LONGLISTED FOR THE BAILEYS WOMEN’S PRIZE FOR FICTION AND SHORTLISTED FOR THE DESMOND ELLIOTT PRIZE 2016 Part mystery, part psychological drama, Julia Rochester’s The House at the Edge of the World is a darkly comic, unorthodox and thrilling debut When I was eighteen, my father fell off a cliff. It was a stupid way to die. John Venton’s drunken fall from a Devon cliff leaves his family with an embarrassing ghost.
His twin children, Morwenna and Corwin, flee in separate directions to take up their adult lives. Their mother, enraged by years of unhappy marriage, embraces merry widowhood. Only their grandfather finds solace in the crumbling family house, endlessly painting their story onto a large canvas map.
His brightly coloured map, with its tiny pictures of shipwrecks, forgotten houses, saints and devils, is a work of his imagination, a collection of local myths and histo-ries.
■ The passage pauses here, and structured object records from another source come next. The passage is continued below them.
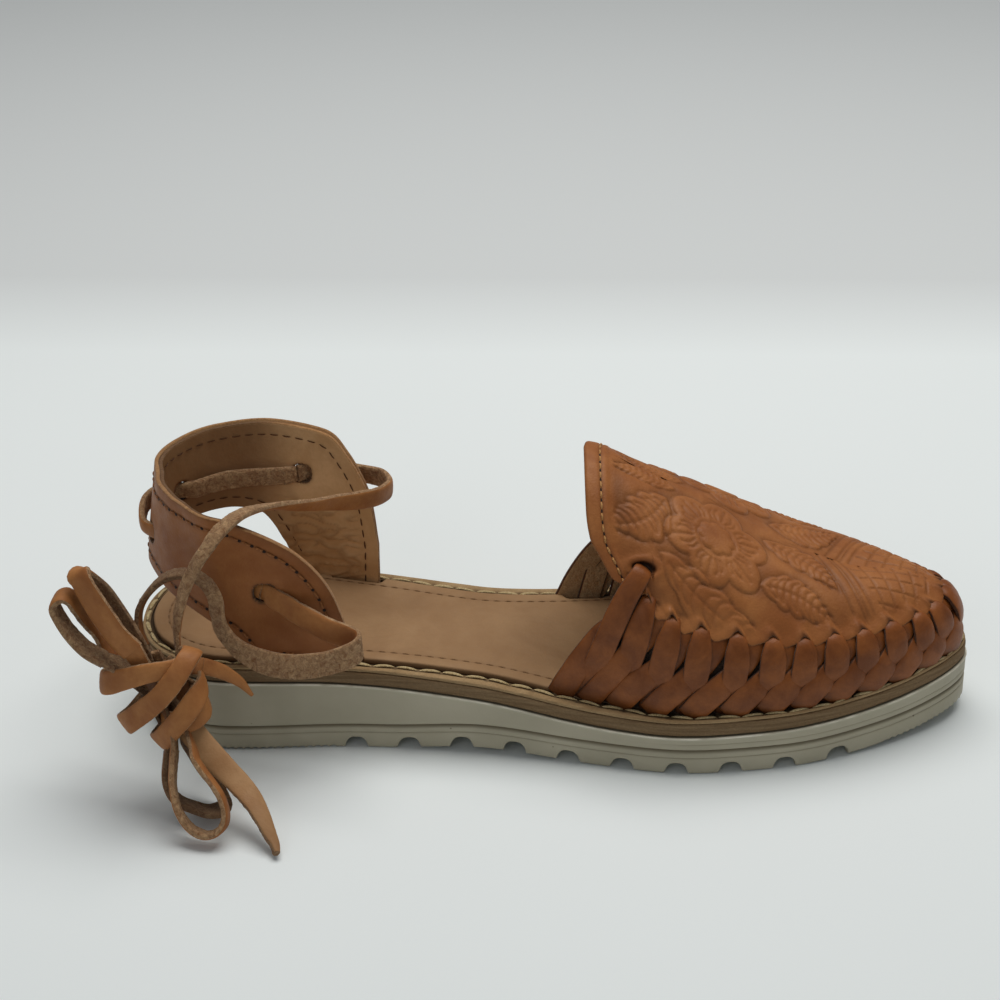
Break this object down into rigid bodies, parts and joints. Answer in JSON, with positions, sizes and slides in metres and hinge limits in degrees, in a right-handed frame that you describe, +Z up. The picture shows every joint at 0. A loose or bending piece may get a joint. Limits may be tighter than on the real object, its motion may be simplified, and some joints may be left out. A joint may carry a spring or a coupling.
{
  "type": "ankle tie sandal",
  "caption": "Right-foot closed-toe sandal: tooled vamp, plaited side, welted moulded sole, open heel band and a flat leather ankle tie knotted in a bow.",
  "frame": {"origin": "on the ground, under the middle of the sole's length and width", "axes": "+X to the toe, +Y to the medial side, +Z up"},
  "size_m": [0.2696, 0.135, 0.0865],
  "materials": {
    "outsole": "cream moulded, satin",
    "midsole": "raw tan board edge, matte",
    "welt_strip": "pale strip with cream stitching, matte",
    "insole": "natural light tan, smooth",
    "vamp": "tan, tooled, semi-gloss",
    "plaited_wall": "tan strips, darker in the weave",
    "heel_band": "tan outside, light tan lining",
    "ankle_tie": "tan grain side, fuzzy pale flesh side"
  },
  "bodies": {
    "root": {"outsole": "outsole", "midsole": "midsole", "welt_strip": "welt_strip", "insole": "insole", "vamp": "vamp", "plaited_wall": "plaited_wall", "heel_band": "heel_band", "tie_threaded": "ankle_tie", "tie_knot": "ankle_tie", "tie_run_lateral": "ankle_tie", "tie_run_medial": "ankle_tie", "tie_loop_long": "ankle_tie", "tie_loop_short": "ankle_tie", "tie_loop_thin": "ankle_tie", "tie_loop_dark": "ankle_tie", "tie_tail_long": "ankle_tie", "tie_tail_short": "ankle_tie"}
  },
  "joints": []
}
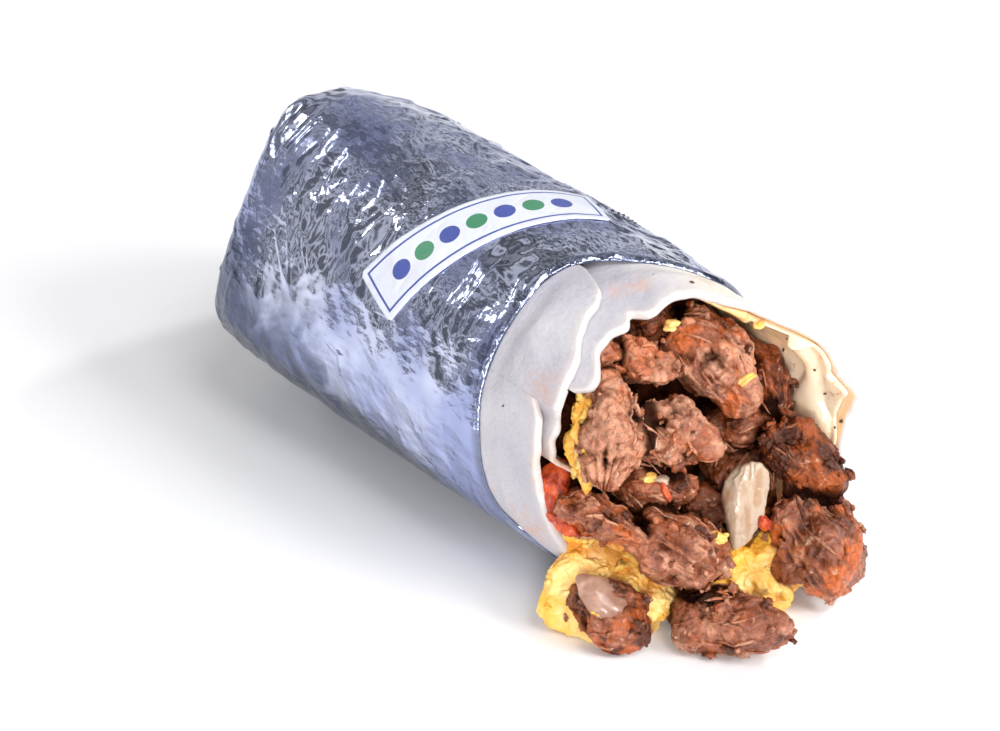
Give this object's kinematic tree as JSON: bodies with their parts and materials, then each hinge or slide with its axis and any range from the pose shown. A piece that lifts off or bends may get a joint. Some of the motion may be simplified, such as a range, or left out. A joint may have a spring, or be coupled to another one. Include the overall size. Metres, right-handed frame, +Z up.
{
  "type": "foil-wrapped burrito",
  "caption": "Breakfast burrito in crinkled foil lying on its side, its open end showing the flour tortilla's wrapped edges, beef, scrambled egg and cheese sauce spilling out.",
  "frame": {"origin": "on the flat of the foil's underside, below the middle of the roll's length", "axes": "+Z up, the roll lies along Y with its open end towards -Y, +X to the right seen from the open end"},
  "size_m": [0.0849, 0.1889, 0.0846],
  "materials": {
    "foil": "crinkled kitchen foil, bright",
    "label": "printed paper sticker, satin",
    "tortilla": "soft flour tortilla, matt",
    "filling": "cooked beef and egg packed together, moist",
    "sauce": "cheese sauce, glossy",
    "onion": "cooked onion, moist",
    "beef": "browned beef, moist",
    "egg": "scrambled egg, moist"
  },
  "bodies": {
    "root": {"foil_wrap": "foil", "label": "label", "tortilla": "tortilla", "packed_filling": "filling", "cheese_sauce": "sauce", "onion": "onion", "beef_far_right": "beef", "beef_floor_front": "beef", "beef_floor_left": "beef", "beef_lower": "beef", "beef_middle": "beef", "egg_front": "egg", "beef_top": "beef", "beef_left": "beef", "beef_right": "beef", "beef_long": "beef", "egg_floor": "egg", "egg_lip": "egg", "beef_onion_back": "beef", "beef_under_top": "beef", "beef_centre_left": "beef", "beef_strip": "beef", "beef_back_right": "beef", "beef_back_top": "beef", "egg_left": "egg", "beef_gap": "beef", "beef_floor_small": "beef", "beef_back_left": "beef"}
  },
  "joints": []
}
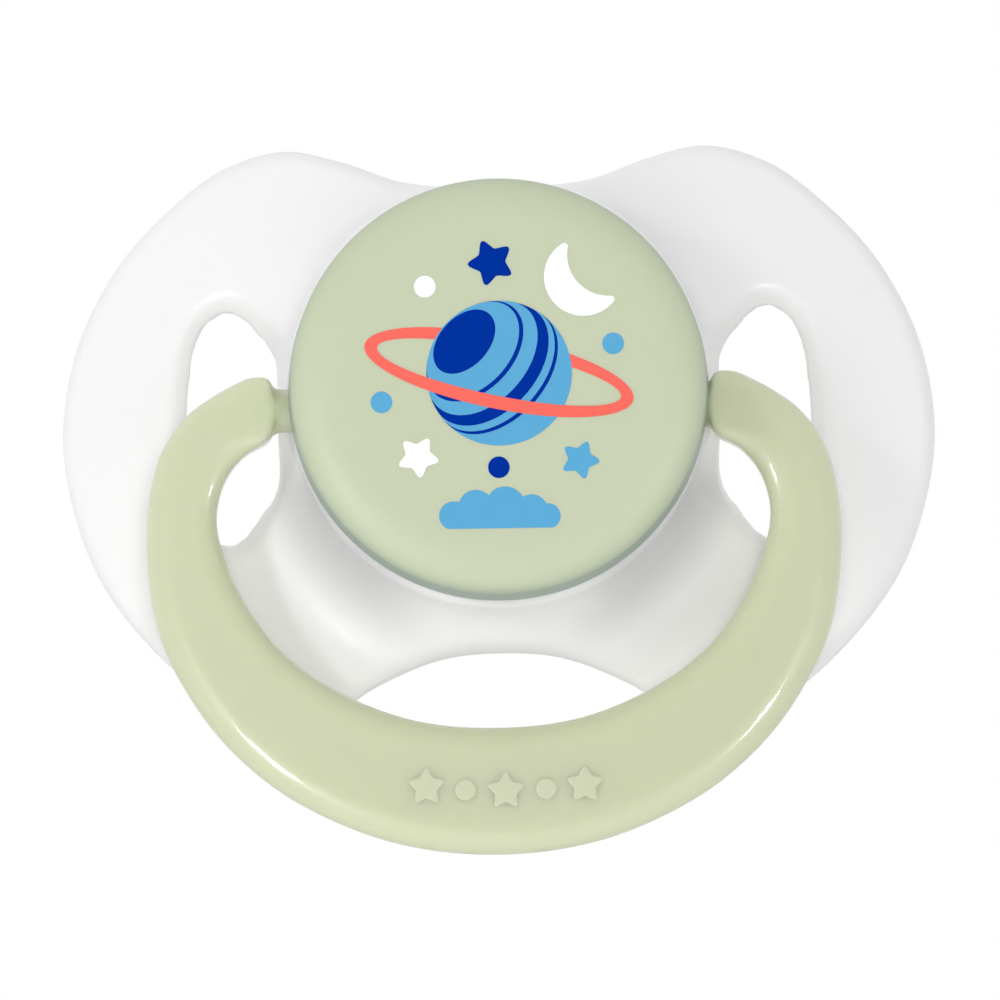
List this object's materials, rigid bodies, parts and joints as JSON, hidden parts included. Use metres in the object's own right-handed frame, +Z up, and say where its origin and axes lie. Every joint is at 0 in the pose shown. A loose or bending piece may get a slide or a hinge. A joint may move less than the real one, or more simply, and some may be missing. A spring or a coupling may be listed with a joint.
{
  "type": "pacifier",
  "caption": "Baby pacifier: butterfly shield with side vents, silicone teat, round button and a swinging ring handle.",
  "frame": {"origin": "on the teat's axis, where the teat leaves the shield's mouth side", "axes": "+X from wing tip to wing tip, +Z up past the nose notch, -Y out of the button's face, +Y along the teat into the mouth"},
  "size_m": [0.06, 0.0415, 0.0483],
  "materials": {
    "white_plastic": "glossy",
    "silicone": "clear satin",
    "core_plastic": "satin",
    "button_plastic": "satin",
    "ring_plastic": "glossy"
  },
  "bodies": {
    "soother": {"shield": "white_plastic", "teat": "silicone", "teat_core": "core_plastic", "button": "button_plastic"},
    "ring": {"ring_handle": "ring_plastic"}
  },
  "joints": [
    {"name": "ring_swing", "type": "hinge", "parent": "soother", "child": "ring", "pos_m": [0, -0.0049, -0.001], "axis": [-1, 0, 0], "range_deg": [-9, 187]}
  ]
}
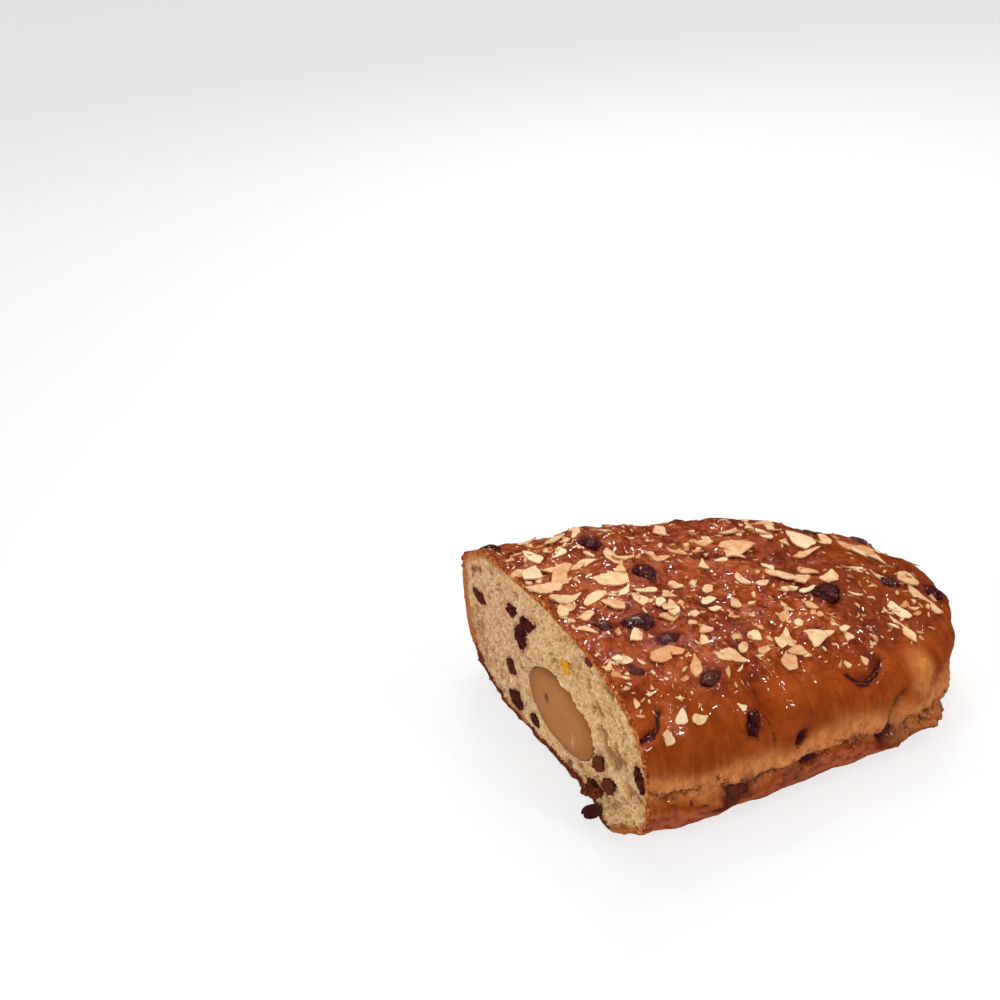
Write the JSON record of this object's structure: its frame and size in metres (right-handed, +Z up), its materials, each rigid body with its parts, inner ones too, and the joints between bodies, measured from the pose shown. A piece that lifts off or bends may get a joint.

But it holds a secret. As the twins are drawn grudgingly back to the house, they discover that their father’s absence is part of the map’s mysterious pull.
The House at the Edge of the World is the compellingly told story of how family and home can be both a source of comfort and a wholly destructive force. Cutting to the undignified half-truths every family conceals, it asks the questions we all must confront: who are we responsible for and, ultimately, who do we belong to?